- Written exercise: The material below contains a line with "Write the FreeCAD" and a line with "POINTS = 12". Copy exactly those two lines and all lines between them.

********

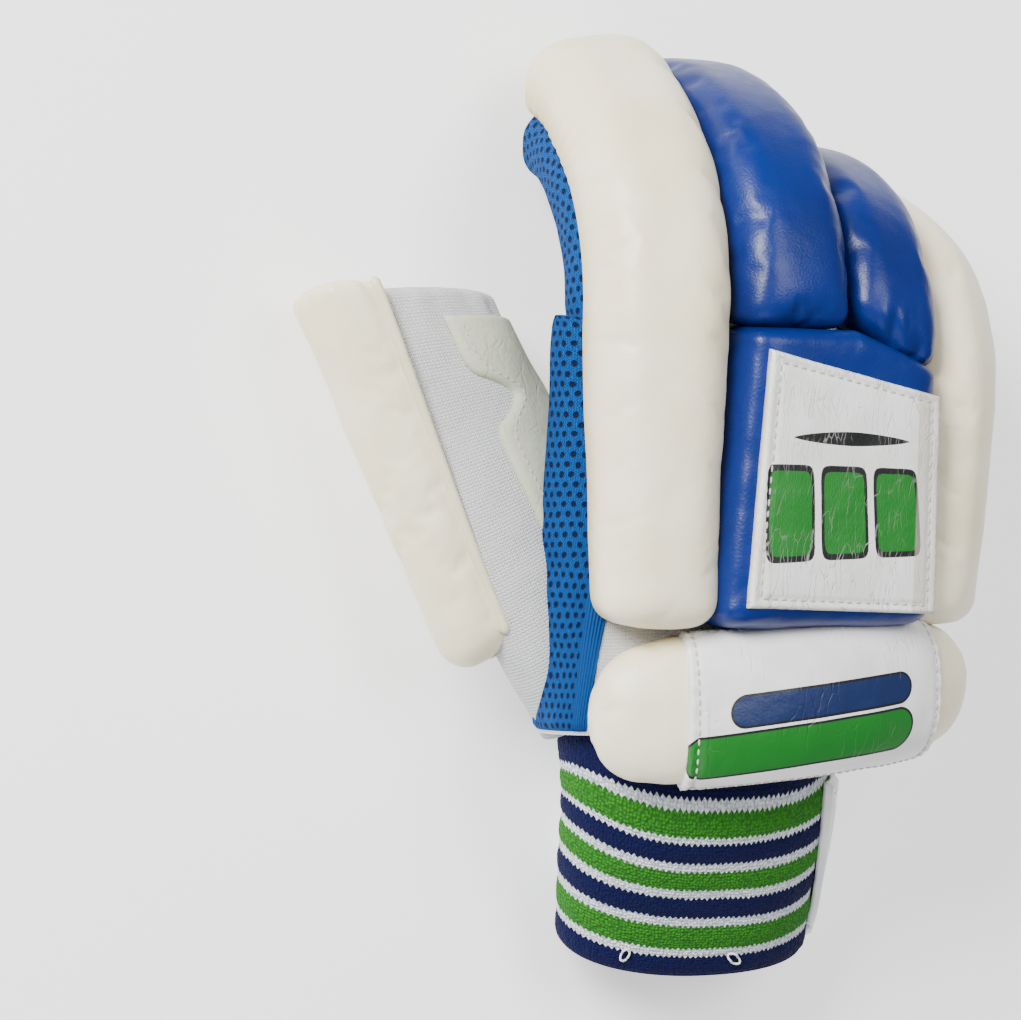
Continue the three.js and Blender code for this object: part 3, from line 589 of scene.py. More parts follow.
def knit(name, base, shade, wale=1.25, course=0.95, depth=0.28, rough=0.9):
    """Plain knit: columns of small V-shaped stitches, with painted shade between the loops."""
    f = Finish(name)
    u, v = f.cloth()
    column = (u / wale).part()
    leg = (column * 2 - 1).abs()
    rise = (v / course + leg * 0.55).part()
    loop = (1 - (rise * 2 - 1).abs()).power(0.7) * (1 - leg.power(5.0)) * (0.25 + leg.step(0.0, 0.3) * 0.75)
    where = f.place()
    fuzz = f.noise(where, 0.7, 3, 0.7)
    # Painted shade between the loops; the next line mixes the same darker colour in broad random patches.
    paint = f.mix(loop, shade, base)
    paint = f.mix(f.noise(where, 30, 2).step(0.4, 0.7) * 0.3, paint, shade)
    normal = f.bump(f.noise(where, 9, 2), 0.8)
    normal = f.bump(loop + fuzz * 0.4, depth, normal)
    return f.set(colour=paint, rough=rough, normal=normal, sheen=0.25, sheen_rough=0.5)


def eyelets(name, base, hole_shade, across=3.3, along=3.0, hole=0.25, solid=None):
    """Openwork knit: rows of small holes painted near black as painted shade, with round yarn between them shaded by
    painted light and shade.
    solid: what turns the holes off, given the cloth's u and v, as towards a finger's strip."""
    f = Finish(name)
    u, v = f.cloth()
    where = f.place()
    x, y = u / across + (f.noise(where, 6, 1) - 0.5) * 0.5, v / along + (f.noise(where, 7, 1) - 0.5) * 0.5
    row = (y - y.part()) * 0.5
    cx = (x + row).part() - 0.5
    cy = y.part() - 0.5
    reach = (cx * cx + cy * cy * 0.7).power(0.5)
    open_ = (1 - reach.step(hole - 0.09, hole + 0.07))
    if solid:
        open_ = open_ * (1 - solid(u, v))
    strand = ((u / 0.75) * 2 * math.pi + (v / 1.1 * 2 * math.pi).sin() * 1.2).cos() * 0.5 + 0.5
    twist = ((v / 0.85 + u / 1.5) * 2 * math.pi).cos() * 0.5 + 0.5
    fuzz = f.noise(where, 0.8, 3, 0.7)
    light = (strand * 0.55 + twist * 0.25 + fuzz * 0.35).least(1.0)
    # Painted light and shade on the round yarn: darker in its grooves, with a painted highlight on the fuzz.
    lit = f.mix(light, tuple(c * 0.3 for c in base), base)
    lit = f.mix(fuzz.step(0.55, 0.8) * 0.3, lit, tuple(min(1.0, c * 2.6 + 0.02) for c in base))
    # Painted shade: the holes are painted near black.
    paint = f.mix(open_, lit, hole_shade)
    height = strand * 0.5 + twist * 0.25 + fuzz * 0.3 - open_ * 1.6
    normal = f.bump(f.noise(where, 8, 2), 0.8)
    normal = f.bump(height, 0.6, normal)
    return f.set(colour=paint, rough=0.85, normal=normal, gloss=0.15)


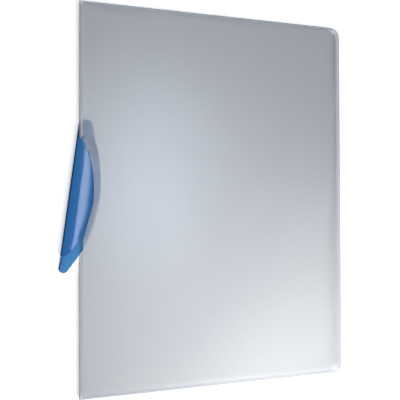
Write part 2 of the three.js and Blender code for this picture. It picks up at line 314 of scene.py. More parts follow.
# %% The clip's sizes, with the pivot at its own origin
END_RADIUS = 5.6 * MM
CLIP_WALL = 1.2 * MM
CLIP_RIM_ROUND = 0.26 * MM
JAW_LENGTH = 100.6 * MM
JAW_WIDTH = 23.4 * MM
JAW_ARC_RADIUS = 68 * MM
JAW_SHOULDER_Y = -21.5 * MM
JAW_TOP_SLANT = math.radians(36.6)
JAW_FOOT_RISE = 15.6 * MM
JAW_FOOT_FLAT = 2.2 * MM
JAW_FOOT_CONTROL = 6.1 * MM
JAW_CREASE_FROM_BACK = 7.5 * MM
JAW_DROP = 2.3 * MM
JAW_KINK_SHARE = 0.4
PLATE_WIDTH = 23.2 * MM
PLATE_ARC_RADIUS = 117 * MM
PLATE_BELOW_JAW_MIDDLE = 3.85 * MM
PLATE_ARC_TOP_Y = -7 * MM
PLATE_ARC_FOOT_ABOVE_JAW_FOOT = 4.6 * MM
TIP_RADIUS = 3.6 * MM
TIP_SLANT = math.radians(28.5)
PAD_RISE = 0.6 * MM
BORE_RADIUS = 2.3 * MM
OUTLINE_WELD = 0.02 * MM
END_STEPS = 28
LONG_ARC_STEPS = 44
TIP_STEPS = 16
JAW_FOOT_STEPS = 12
BORE_SIDES = 32

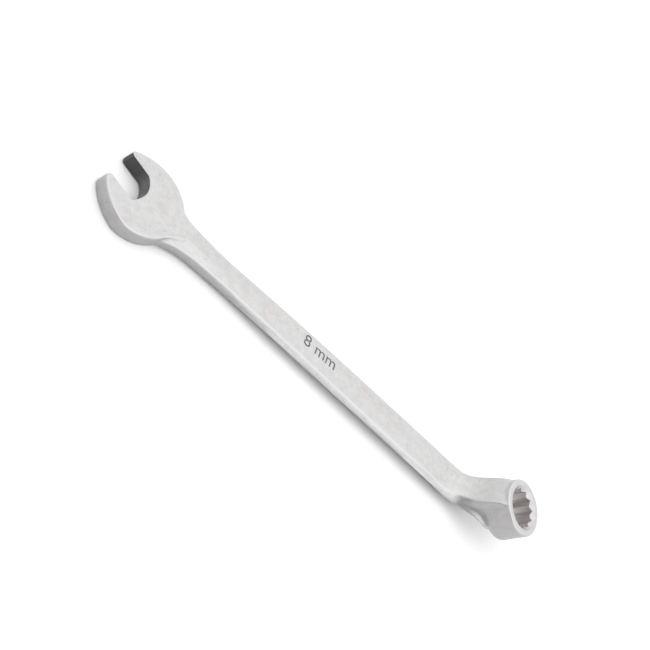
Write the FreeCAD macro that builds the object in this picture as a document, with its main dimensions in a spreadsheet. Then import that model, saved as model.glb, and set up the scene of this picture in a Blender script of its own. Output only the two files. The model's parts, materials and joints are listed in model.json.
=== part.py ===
import FreeCAD, Part
import math
import os
import Sketcher
from FreeCAD import Placement, Rotation, Vector

# Combination wrench, 8 mm across flats, drop forged in one piece: an open end whose jaw is
# turned 15 degrees, a flat shank, and a steep crank up to a twelve-point ring that leans
# back by 11.5 degrees. Millimetres and degrees. X runs along the shank towards the ring, Y
# across it and Z up. While the body is drawn, its origin is where the jaw's axis crosses the
# shank's centreline, halfway through the open end. The body's Placement then puts the origin
# at the bottom centre of the whole wrench, level with the open end's lower cheek.

NODE = "wrench"
POINTS = 12

DIMENSIONS = {
    # open end
    "across_flats": 8.0,
    "jaw_angle": 15.0,
    "jaw_clearance": 0.04,
    "head_thickness": 3.94,
    "head_half_width": 9.8,
    "head_centre_along": -0.8,
    "head_centre_across": 0.3,
    "front_radius": 13.0,
    "front_reach": 10.8,
    "front_across": -0.15,
    "front_half_width": 3.35,
    "back_radius": 9.75,
    "heel_radius": 11.35,
    "heel_along": -7.9,
    "heel_across": -5.6,
    "throat_centre": 5.0,
    "throat_radius": 4.6,
    "throat_lower_radius": 7.4,
    "lead_in_start": 7.9,
    "lead_in_slope": 1.0,
    "mouth_reach": 14.0,
    "tip_rounding": 0.6,
    "shoulder_rounding": 4.0,
    "head_edge_rounding": 0.35,
    # shank: the stations below are drawn for a 6.5 mm wide bar and scale with it
    "shank_width": 6.5,
    "web_step_radius": 14.5,
    "web_sink": 0.01,
    # ring end
    "ring_centre": 111.7,
    "ring_top": 10.9,
    "ring_tilt": 11.5,
    "ring_radius": 6.55,
    "ring_height": 7.3,
    "ring_top_rounding": 0.3,
    "ring_bottom_rounding": 1.0,
    "bore_oversize": 1.01,
    "countersink": 0.5,
}

NOMINAL_WIDTH = 6.5

# How near an edge's centre has to be to where it is looked for.
NEAR = 0.1

# Distance from the bore's axis to one of its outer corners.
OUTER_CORNER = "(Dims.across_flats * Dims.bore_oversize / 2 / cos(30 deg))"

# Cross-sections of the shank and the crank: where along X, the ridge on top, the keel
# underneath, and the right side's corners as (y, z) from the top edge, down the flank and
# out to the widest line, then round to the base edge. The left side is the same unless it
# has corners of its own, as beside the head, where it drops below the cheek in a forged step.
STATIONS = [
    (5.0, (-1.0, 1.80), (0.0, -1.80), [(6.4, 1.75), (6.6, 0.5), (6.6, -0.5), (6.5, -1.25)],
     [(6.9, 1.10), (7.1, 0.4), (7.1, -0.5), (7.0, -1.25)]),
    (8.0, (-1.0, 1.95), (0.0, -1.80), [(4.8, 1.94), (5.0, 0.5), (5.0, -0.5), (4.9, -1.25)],
     [(5.4, 1.12), (5.6, 0.4), (5.6, -0.5), (5.5, -1.25)]),
    (11.0, (-1.0, 1.95), (0.0, -1.80), [(3.4, 1.91), (3.6, 0.5), (3.6, -0.5), (3.5, -1.25)],
     [(4.2, 1.14), (4.3, 0.4), (4.3, -0.5), (4.2, -1.25)]),
    (14.5, (-1.0, 1.87), (0.0, -1.65), [(3.2, 1.66), (3.3, 0.5), (3.3, -0.5), (3.3, -1.25)],
     [(3.5, 1.15), (3.6, 0.4), (3.6, -0.5), (3.5, -1.25)]),
    (20.0, (-0.8, 1.60), (0.0, -1.45), [(3.2, 1.25), (3.3, 0.5), (3.3, -0.5), (3.2, -1.25)], None),
    (29.0, (-0.5, 1.55), (0.0, -1.45), [(3.25, 1.32), (3.5, 0.75), (3.5, -0.5), (2.9, -1.3)],
     [(3.0, 1.42), (3.42, 0.72), (3.45, -0.5), (2.85, -1.28)]),
    (38.0, (-0.3, 1.74), (0.0, -1.45), [(3.25, 1.62), (3.65, 0.95), (4.05, 0.2), (2.6, -1.3)], None),
    (50.0, (0.0, 1.90), (0.0, -1.45), [(3.4, 1.76), (3.8, 1.1), (4.2, 0.35), (2.5, -1.3)], None),
    (66.0, (0.0, 2.00), (0.0, -1.45), [(3.55, 1.85), (3.95, 1.2), (4.3, 0.5), (2.4, -1.32)], None),
    (82.0, (0.0, 2.05), (0.0, -1.50), [(3.6, 1.9), (4.0, 1.25), (4.35, 0.55), (2.4, -1.35)], None),
    (93.0, (0.0, 2.05), (0.0, -1.50), [(3.6, 1.92), (4.0, 1.2), (4.4, 0.5), (2.5, -1.38)], None),
    (97.5, (0.0, 2.50), (0.0, -1.45), [(3.45, 2.3), (3.9, 1.35), (4.5, 0.35), (2.8, -1.3)], None),
    (100.0, (0.0, 3.85), (0.0, -0.90), [(3.3, 3.6), (3.6, 1.75), (4.75, 0.6), (3.2, -0.75)], None),
    (102.6, (0.0, 7.00), (0.0, 0.90), [(3.65, 6.75), (4.05, 3.5), (5.4, 2.2), (4.3, 1.2)], None),
    (105.2, (0.0, 11.0), (0.0, 3.10), [(3.7, 10.75), (4.3, 5.2), (6.2, 3.9), (5.0, 3.2)], None),
    (106.6, (0.0, 11.65), (0.0, 3.70), [(3.8, 11.5), (4.7, 6.0), (6.5, 4.1), (5.5, 3.6)], None),
    (109.5, (0.0, 10.9), (0.0, 4.70), [(4.4, 10.8), (5.2, 8.0), (5.9, 5.1), (5.2, 4.7)], None),
]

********

- Task answer:
Write the FreeCAD macro that builds the object in this picture as a document, with its main dimensions in a spreadsheet. Then import that model, saved as model.glb, and set up the scene of this picture in a Blender script of its own. Output only the two files. The model's parts, materials and joints are listed in model.json.
=== part.py ===
import FreeCAD, Part
import math
import os
import Sketcher
from FreeCAD import Placement, Rotation, Vector

# Combination wrench, 8 mm across flats, drop forged in one piece: an open end whose jaw is
# turned 15 degrees, a flat shank, and a steep crank up to a twelve-point ring that leans
# back by 11.5 degrees. Millimetres and degrees. X runs along the shank towards the ring, Y
# across it and Z up. While the body is drawn, its origin is where the jaw's axis crosses the
# shank's centreline, halfway through the open end. The body's Placement then puts the origin
# at the bottom centre of the whole wrench, level with the open end's lower cheek.

NODE = "wrench"
POINTS = 12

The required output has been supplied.